I am a damp person. I was born by the sea, I was raised by the sea, I live by the sea, I swim in the sea, and if I'm lucky I'll die in the sea. I would describe myself as a bin bag full of sea water. I am still surprised to feel physical discomfort looking at American Truck Simulator's upcoming Utah expansion. One screenshot in particular shivered my spine and goosed my pimples. South of Salt Like City, a row of houses sit atop a lump of big red rock. Just there. Regular houses. People live there. In that arid environment. Like that's fine. Oh god.

SCS Software blogged today about the variety of rocks they're making for Utah and yeah, I adore American Truck Simulator as a form of gentle tourism and am up for big rocks.

This road? I'll happily drive this road and coo at the rocks.

Just like in the cartoons. Lovely.

But this road? No. Absolutely not.

Without the distracting novelty of red rock, the eye instantly recognises this would-be-majestic formation as horrifying. I imagine touching the ground and it's dust, it's gravel and it's sand and it's dust.

Or consider this landscape, where a river appears to have fled the surface. No. Not for me.

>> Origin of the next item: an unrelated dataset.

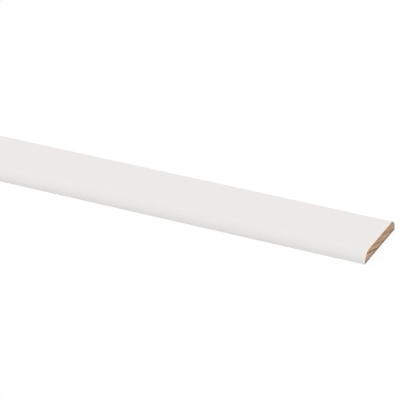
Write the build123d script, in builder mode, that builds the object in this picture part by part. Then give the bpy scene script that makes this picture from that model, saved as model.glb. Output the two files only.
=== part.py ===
"""Flat cover moulding in planed pine: one length, flat back, both front edges rounded, ends sawn square.

The length lies on its back along X, with the width along Y and the thickness along Z. The origin is on the
back face, at the middle of the length and of the width. All sizes are in millimetres.
"""

from build123d import *
import os

# Stock
length = 2400.0  # a length that such mouldings are sold in
width = 44.0
thickness = 7.0

# Section: each long edge rises square from the back as a narrow land, then rolls over on to the front face
edge_land = 1.0  # height of the square land that the cutter leaves above the back
back_arris = 0.3  # radius of the eased corners along the back, which keeps them from splintering

# The round takes all of the thickness that the land leaves, so it meets land and front face without a step
edge_radius = thickness - edge_land

with BuildPart() as cover_moulding:
    # The section stands at one sawn end, its back along the sketch's X axis and its front face above it
    with BuildSketch(Plane.YZ.offset(-length / 2)) as section:
        with BuildLine() as outline:
            back = Line((-width / 2, 0), (width / 2, 0))
            right_land = Line(back @ 1, (width / 2, edge_land))
            right_round = JernArc(right_land @ 1, right_land % 1, radius=edge_radius, arc_size=90)
            front = Line(right_round @ 1, (-width / 2 + edge_radius, thickness))
            left_round = JernArc(front @ 1, front % 1, radius=edge_radius, arc_size=90)
            Line(left_round @ 1, back @ 0)
        make_face()
        fillet(section.vertices().group_by(Axis.Y)[0], radius=back_arris)
    extrude(amount=length)

cover_moulding.part.label = "cover_moulding"

os.makedirs("parts", exist_ok=True)
export_step(cover_moulding.part, "parts/cover_moulding.step")
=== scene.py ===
from math import cos, pi, radians, sin

import bpy
import numpy as np
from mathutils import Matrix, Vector


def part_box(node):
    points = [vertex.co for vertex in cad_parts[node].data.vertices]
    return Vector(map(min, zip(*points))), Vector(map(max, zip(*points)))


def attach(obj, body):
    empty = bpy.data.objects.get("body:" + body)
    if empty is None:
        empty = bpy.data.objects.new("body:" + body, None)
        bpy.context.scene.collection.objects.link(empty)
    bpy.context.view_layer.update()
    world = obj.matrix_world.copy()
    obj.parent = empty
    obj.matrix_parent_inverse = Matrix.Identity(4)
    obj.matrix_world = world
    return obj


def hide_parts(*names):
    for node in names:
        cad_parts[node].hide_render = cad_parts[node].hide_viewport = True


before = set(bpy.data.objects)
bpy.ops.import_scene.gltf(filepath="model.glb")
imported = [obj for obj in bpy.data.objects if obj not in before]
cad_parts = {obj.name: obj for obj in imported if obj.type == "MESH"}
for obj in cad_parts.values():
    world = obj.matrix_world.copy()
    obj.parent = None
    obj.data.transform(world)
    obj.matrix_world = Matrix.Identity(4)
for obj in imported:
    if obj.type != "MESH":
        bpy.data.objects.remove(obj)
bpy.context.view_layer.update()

# The length of pine: one board of planed softwood, moulded along both front edges and sawn square at both
# ends. The back and the ends are bare. Everywhere else the wood lies under the paint, and this piece is
# smaller there by the thickness of the film.

# Sizes and places are in metres: x from the middle of the length, y from the middle of the width, and z up
# from the back
low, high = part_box("cover_moulding")
length = high.x - low.x
width = high.y - low.y
thickness = high.z - low.z
edge_land = 0.001
back_arris = 0.0003
edge_radius = thickness - edge_land
flat_half = width / 2 - edge_radius
film = 0.00015

# The film thins out round the back arris, between these two heights above the back
film_foot = 0.00005
film_full = 0.00035

# The heart of the tree lay below the board, and the rings cross the sawn end on a slope. Wide rings and
# narrow ones take turns. Along the board they drift with the taper of the trunk, wander and ripple.
ring_slope = radians(19)
heart_distance = 0.2
heart_y = -heart_distance * sin(ring_slope)
heart_z = thickness / 2 - heart_distance * cos(ring_slope)
ring_width = 0.0042
ring_start = 0.00045
ring_unevenness = 0.19
ring_wander = 0.012
ring_ripple = 0.0009
trunk_taper = 0.004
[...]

I trust a river's judgement, thank you very much.

Now this is the mundane scene that got to me. So far this desert has been roadside scenery, places to drive through. This is where I realised it's normal to have houses. Just there. In that.

I imagined living in one of those houses, there in Utah. I felt myself opening my front door, walking out into that arid air, and taking a deep breath. I paused to apply chapstick to my lips, and as my fingers flexed I felt how dry and tight my knuckles were. I take a step and the dry red gravel crunches and slides underfoot, kicking up dust. I start gasping in shock but the thin, dry air is no help. I am going to die in Utah, 500 miles from the sea.

I flitted around the I-15 on Google Street View trying to find this spot and had to stop. It's too much. 3 million people live there. They built houses there. In that. So far from the sea. I feel physical discomfort with all this Utah. It's like pictures of spiders or ASMR videos. My body just feels wrong now.

I now consider that giant hole even more cursed.

I will be driving with great speed through Utah, peeking through my fingers and screaming, when the expansion hits American Truck Simulator later this year (last I heard). That's basically what I do with half of the game world already anyway, with its unholy focus on arid states. Please, more moistness, I beg you.